PROBLEM TO SOLVE: Among the lines of this listing, determine how many contain the string "degrees". Answer with the number only.

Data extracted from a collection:
_____

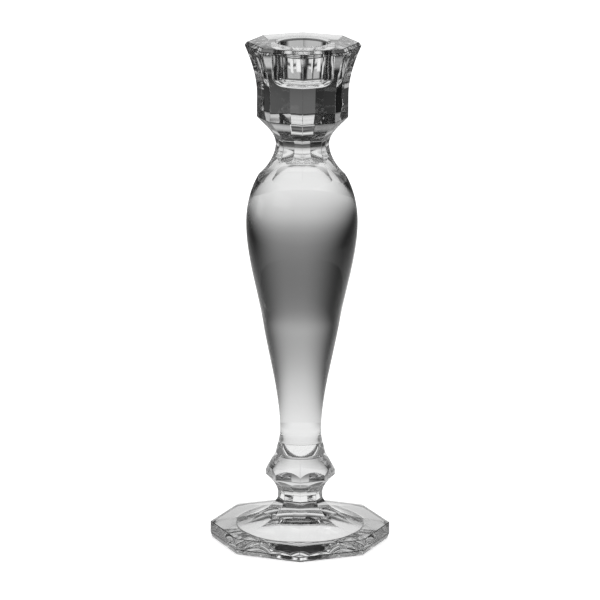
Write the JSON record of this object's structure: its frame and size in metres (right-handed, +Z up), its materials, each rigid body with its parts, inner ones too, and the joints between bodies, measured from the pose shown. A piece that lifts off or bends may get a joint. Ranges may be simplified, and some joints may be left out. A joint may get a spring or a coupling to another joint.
{
  "type": "candlestick",
  "caption": "Tall clear crystal candlestick: octagonal foot and knop, baluster stem and flared octagonal cup with a blind socket that holds a dinner candle upright.",
  "frame": {"origin": "centre of the foot's underside, on the table", "axes": "+Z up along the candlestick's axis; two opposite corners of the cut octagons lie on the X axis and two on the Y axis"},
  "size_m": [0.089, 0.089, 0.25],
  "materials": {
    "crystal": "colourless lead crystal, cut flats and turned faces polished clear",
    "clear_adhesive": "clear light-cured adhesive film, water clear"
  },
  "bodies": {
    "root": {"foot": "crystal", "foot_film": "clear_adhesive", "knop": "crystal", "knop_film": "clear_adhesive", "stem": "crystal", "cup_film": "clear_adhesive", "candle_cup": "crystal"}
  },
  "joints": []
}
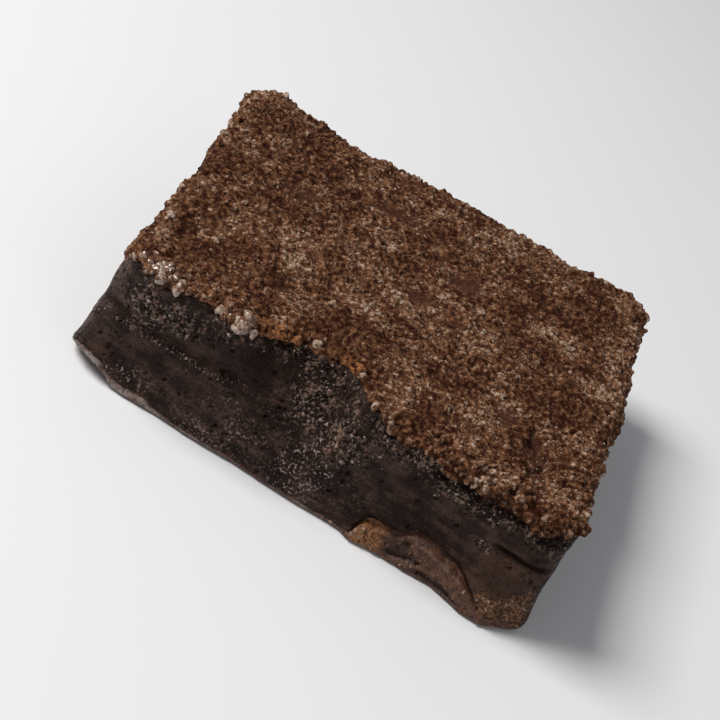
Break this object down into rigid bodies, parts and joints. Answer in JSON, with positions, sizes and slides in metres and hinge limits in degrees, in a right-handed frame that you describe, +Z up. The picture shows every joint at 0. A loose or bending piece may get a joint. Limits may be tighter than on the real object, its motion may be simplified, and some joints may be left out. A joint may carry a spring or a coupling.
{
  "type": "chocolate brownie",
  "caption": "One cut square of dense fudge brownie with a granular baked top crust that hangs raggedly over dark cut sides, lying flat on its base.",
  "frame": {"origin": "centre of the bounding box at the base, on the surface the brownie lies on", "axes": "+Z up out of the baked top; +X along the front cut face, to the right as seen from the front; +Y from the front cut face to the back"},
  "size_m": [0.0768, 0.07, 0.0234],
  "materials": {
    "brownie": "matt granular crust over dense, slightly moist dark crumb"
  },
  "bodies": {
    "root": {"brownie": "brownie"}
  },
  "joints": []
}
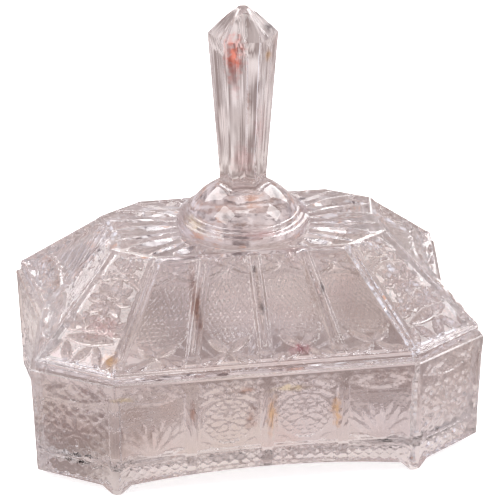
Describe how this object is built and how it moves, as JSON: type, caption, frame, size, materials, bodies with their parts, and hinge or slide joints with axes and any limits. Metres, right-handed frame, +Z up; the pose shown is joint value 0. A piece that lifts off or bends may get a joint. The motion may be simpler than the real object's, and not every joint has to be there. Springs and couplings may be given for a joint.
{
  "type": "butter dish",
  "caption": "Covered butter dish of pressed cut glass: panelled dish with folded ends, hipped lid that lifts off, round boss and tall six-sided handle.",
  "frame": {"origin": "on the table, under the middle of the dish", "axes": "+X along the long side of the dish, +Z up along the handle and the line of lift, -Y towards the front"},
  "size_m": [0.182, 0.125, 0.178],
  "materials": {
    "dish_glass": "fire polished, cut pattern",
    "lid_glass": "fire polished, cut and stippled pattern",
    "handle_glass": "polished facets"
  },
  "bodies": {
    "dish_body": {"base_dish": "dish_glass"},
    "lid_body": {"lid": "lid_glass", "handle": "handle_glass"}
  },
  "joints": [
    {"name": "lid_lift", "type": "slide", "parent": "dish_body", "child": "lid_body", "axis": [0, 0, 1], "range_m": [0, 0.08]}
  ]
}
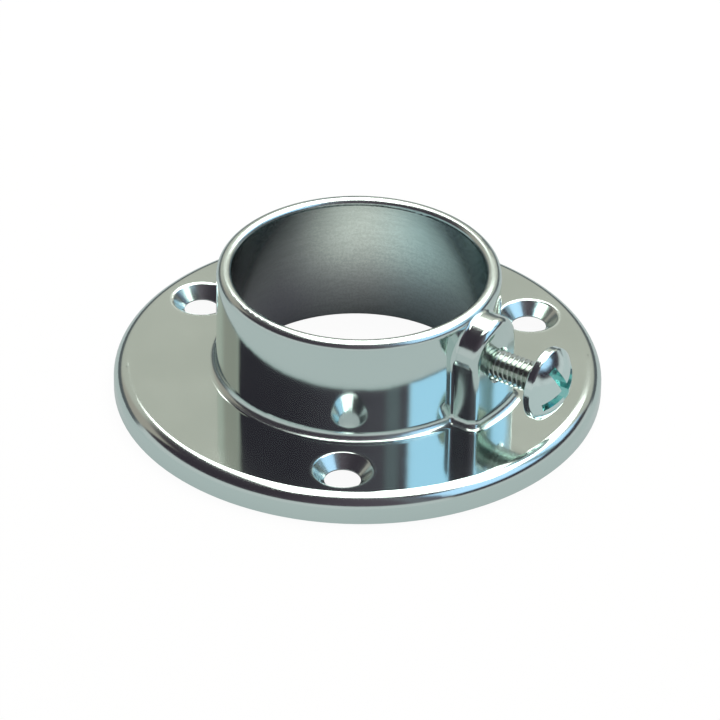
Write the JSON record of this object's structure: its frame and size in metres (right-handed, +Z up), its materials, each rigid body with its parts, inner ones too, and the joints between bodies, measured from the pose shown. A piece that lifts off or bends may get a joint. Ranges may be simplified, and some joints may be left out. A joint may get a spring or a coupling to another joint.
{
  "type": "tube clamp base flange",
  "caption": "Round base flange with an upright collar that takes a tube and a side boss whose clamp screw grips it.",
  "frame": {"origin": "on the bore's axis at the underside, which is the bottom centre of the bounding box", "axes": "+Z up along the bore, out of the collar; +X along the clamp screw, away from the bore, so the wall screw holes lie at 60, 180 and 300 degrees"},
  "size_m": [0.063, 0.063, 0.0177],
  "materials": {
    "casting": "polished outside, satin in the bore",
    "screw": "bright plated"
  },
  "bodies": {
    "flange": {"flange_body": "casting"},
    "screw": {"clamp_screw": "screw"}
  },
  "joints": [
    {"name": "clamp_screw_travel", "type": "slide", "parent": "flange", "child": "screw", "axis": [1, 0, 0], "range_m": [-0.0062, 0.002]}
  ]
}
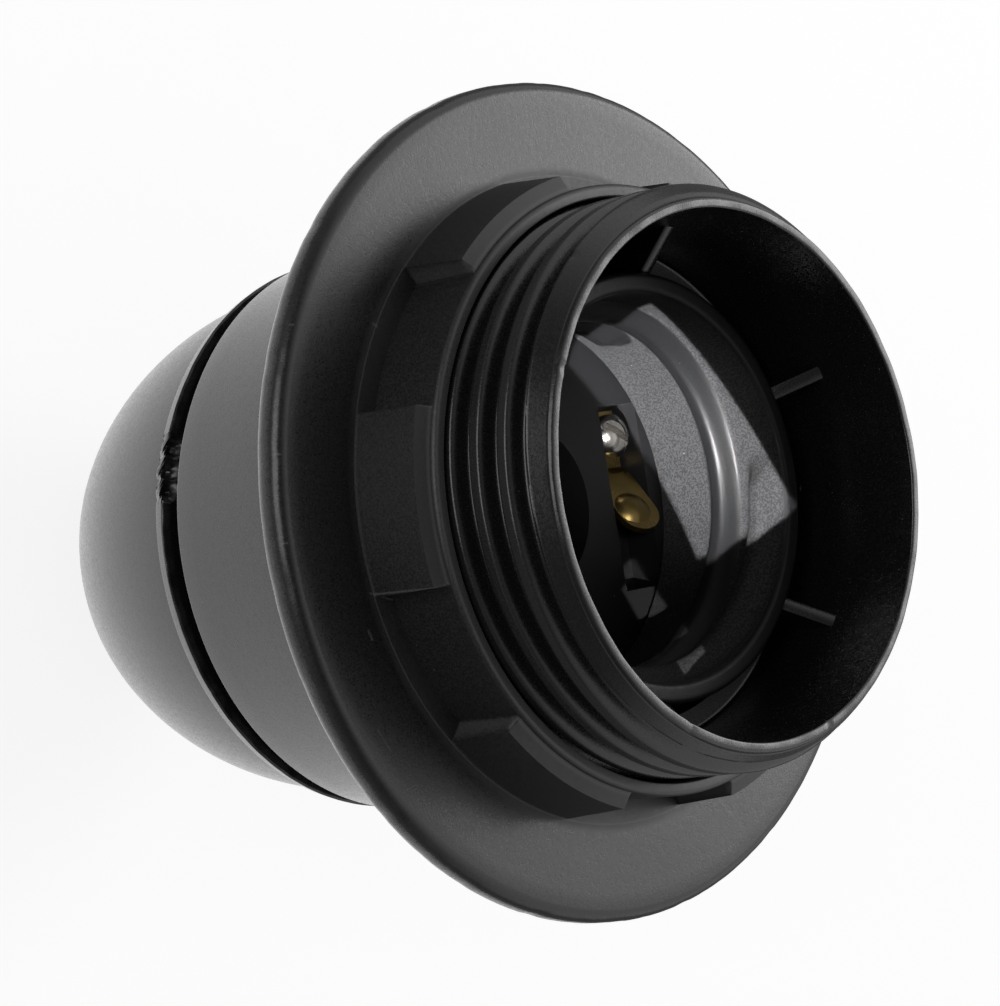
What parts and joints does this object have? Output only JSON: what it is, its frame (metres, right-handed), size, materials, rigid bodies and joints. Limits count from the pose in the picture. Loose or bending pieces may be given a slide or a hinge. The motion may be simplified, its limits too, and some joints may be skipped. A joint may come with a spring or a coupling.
{
  "type": "lamp holder",
  "caption": "Screw-shell lamp holder with a domed cap, a threaded skirt and a flanged shade ring, for an E27 lamp.",
  "frame": {"origin": "centre of the entry neck's end face, at the bottom of the holder", "axes": "+Z along the axis from the entry neck to the lamp's mouth; -Y faces the picture's camera"},
  "size_m": [0.059, 0.059, 0.0621],
  "materials": {
    "black_thermoplastic": "fine matt grain, right from the mould",
    "block_plastic": "smooth black moulding",
    "brass": "satin, as pressed",
    "bronze": "satin spring bronze",
    "nickel_plate": "bright nickel plate"
  },
  "bodies": {
    "dome": {"dome_cap": "black_thermoplastic"},
    "lock_screw": {"entry_lock_screw": "nickel_plate"},
    "skirt": {"threaded_skirt": "black_thermoplastic", "contact_block": "block_plastic", "centre_terminal": "brass", "side_terminal": "brass", "centre_contact_screw": "nickel_plate", "side_contact_screw": "nickel_plate"},
    "ring": {"shade_ring": "black_thermoplastic"},
    "centre_strip": {"centre_contact": "bronze"},
    "side_leaf": {"side_contact": "brass"},
    "centre_clamp": {"centre_clamp_screw": "nickel_plate"},
    "side_clamp": {"side_clamp_screw": "nickel_plate"}
  },
  "joints": [
    {"name": "skirt_unscrew", "type": "slide", "parent": "dome", "child": "skirt", "axis": [0, 0, 1], "range_m": [0, 0.008]},
    {"name": "ring_unscrew", "type": "slide", "parent": "skirt", "child": "ring", "axis": [0, 0, 1], "range_m": [0, 0.0175]},
    {"name": "centre_contact_press", "type": "hinge", "parent": "skirt", "child": "centre_strip", "pos_m": [0.0042, -0.0105, 0.0397], "axis": [-0.9285, -0.3714, 0], "range_deg": [0, 7], "stiffness_Nm_per_rad": 0.4},
    {"name": "side_contact_press", "type": "hinge", "parent": "skirt", "child": "side_leaf", "pos_m": [-0.0042, 0.0105, 0.03985], "axis": [0, 1, 0], "range_deg": [0, 6], "stiffness_Nm_per_rad": 0.3},
    {"name": "centre_clamp_travel", "type": "slide", "parent": "skirt", "child": "centre_clamp", "axis": [0, 0, -1], "range_m": [0, 0.0025]},
    {"name": "side_clamp_travel", "type": "slide", "parent": "skirt", "child": "side_clamp", "axis": [0, 0, -1], "range_m": [0, 0.0025]},
    {"name": "lock_screw_travel", "type": "slide", "parent": "dome", "child": "lock_screw", "axis": [1, 0, 0], "range_m": [0, 0.0015]}
  ]
}
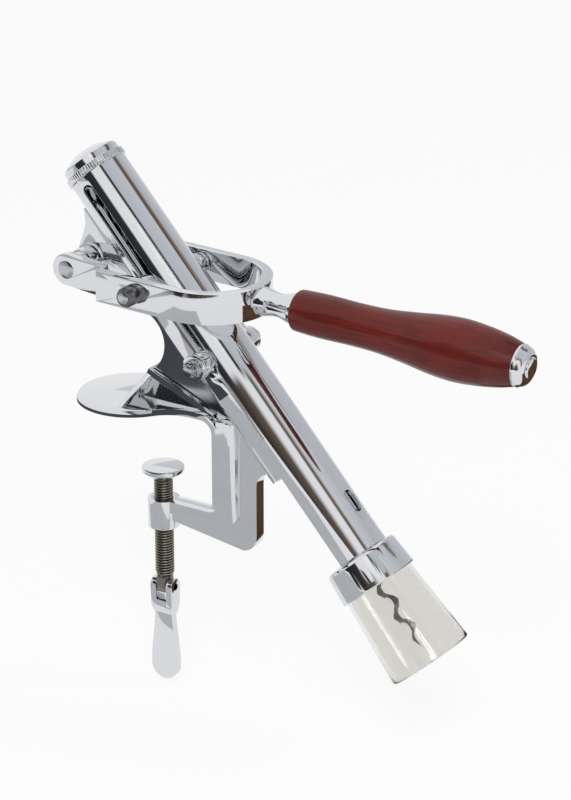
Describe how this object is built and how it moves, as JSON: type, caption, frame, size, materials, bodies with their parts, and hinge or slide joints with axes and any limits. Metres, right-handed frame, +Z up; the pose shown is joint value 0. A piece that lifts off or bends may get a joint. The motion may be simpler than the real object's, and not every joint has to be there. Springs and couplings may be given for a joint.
{
  "type": "counter mount corkscrew",
  "caption": "Lever corkscrew that clamps to a counter edge: leaning barrel with a worm in a clear bottle bell, fork lever with a wooden grip, clamp screw with a paddle.",
  "frame": {"origin": "where the clamp screw's axis meets the foot's underside, which rests on the counter top", "axes": "+Z up, +Y into the counter and -Y towards the user, X = 0 is the middle plane"},
  "size_m": [0.093, 0.3079, 0.34],
  "materials": {
    "chrome": "polished chrome plate on a zinc or steel casting",
    "steel": "bright turned steel",
    "nickel": "dull nickel plate on turned steel",
    "zinc_steel": "zinc plated steel, rolled thread",
    "lacquered_wood": "turned hardwood, dark red gloss lacquer",
    "clear_acrylic": "clear moulded acrylic, polished",
    "black_rubber": "moulded rubber ring"
  },
  "bodies": {
    "frame": {"clamp_frame": "chrome", "barrel": "chrome", "barrel_cap": "chrome", "bell_collar": "chrome", "bottle_bell": "clear_acrylic", "bell_gasket": "black_rubber", "drive_nut": "steel", "seat_screws": "steel", "side_plates": "chrome"},
    "lever": {"lever_fork": "chrome", "pivot_pin": "steel", "handle_tie_rod": "steel", "handle_grip": "lacquered_wood", "handle_end_cap": "chrome", "fork_pin_left": "steel", "fork_pin_right": "steel", "fork_nut_left": "nickel", "fork_nut_right": "nickel"},
    "carrier": {"carrier": "chrome", "thrust_nut": "steel", "cross_pin": "steel", "link_washers": "chrome", "retaining_clips": "steel"},
    "links": {"link_left": "chrome", "link_right": "chrome"},
    "worm": {"quill": "steel", "worm": "steel"},
    "pad": {"clamp_pad": "chrome"},
    "screw": {"clamp_screw": "zinc_steel", "paddle_pin": "steel"},
    "paddle": {"paddle": "chrome"}
  },
  "joints": [
    {"name": "lever_swing", "type": "hinge", "parent": "frame", "child": "lever", "pos_m": [0, 0.04601, 0.08502], "axis": [-1, 0, 0], "range_deg": [-8, 97]},
    {"name": "carrier_slide", "type": "slide", "parent": "frame", "child": "carrier", "axis": [0, 0.6626, 0.749], "range_m": [-0.0068, 0.0795]},
    {"name": "link_swing", "type": "hinge", "parent": "carrier", "child": "links", "pos_m": [0, -0.04354, 0.04115], "axis": [-1, 0, 0], "range_deg": [-1, 6]},
    {"name": "worm_spin", "type": "hinge", "parent": "carrier", "child": "worm", "pos_m": [0, -0.04354, 0.04115], "axis": [0, 0.6626, 0.749], "range_deg": [-145, 1680]},
    {"name": "clamp_feed", "type": "slide", "parent": "frame", "child": "pad", "axis": [0, 0, 1], "range_m": [-0.0135, 0.03]},
    {"name": "clamp_turn", "type": "hinge", "parent": "pad", "child": "screw", "pos_m": [0, 0, -0.06], "axis": [0, 0, 1], "range_deg": [-2845, 6300]},
    {"name": "paddle_fold", "type": "hinge", "parent": "screw", "child": "paddle", "pos_m": [0, 0, -0.1195], "axis": [0, 1, 0], "range_deg": [-90, 90]}
  ],
  "couplings": [
    {"joint": "carrier_slide", "follows": "lever_swing", "m_per_rad": 0.046447},
    {"joint": "link_swing", "follows": "lever_swing", "ratio": 0.0457},
    {"joint": "worm_spin", "follows": "lever_swing", "ratio": 17.167},
    {"joint": "clamp_turn", "follows": "clamp_feed", "rad_per_m": 3590.4}
  ]
}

_____

EXPECTED ANSWER: 2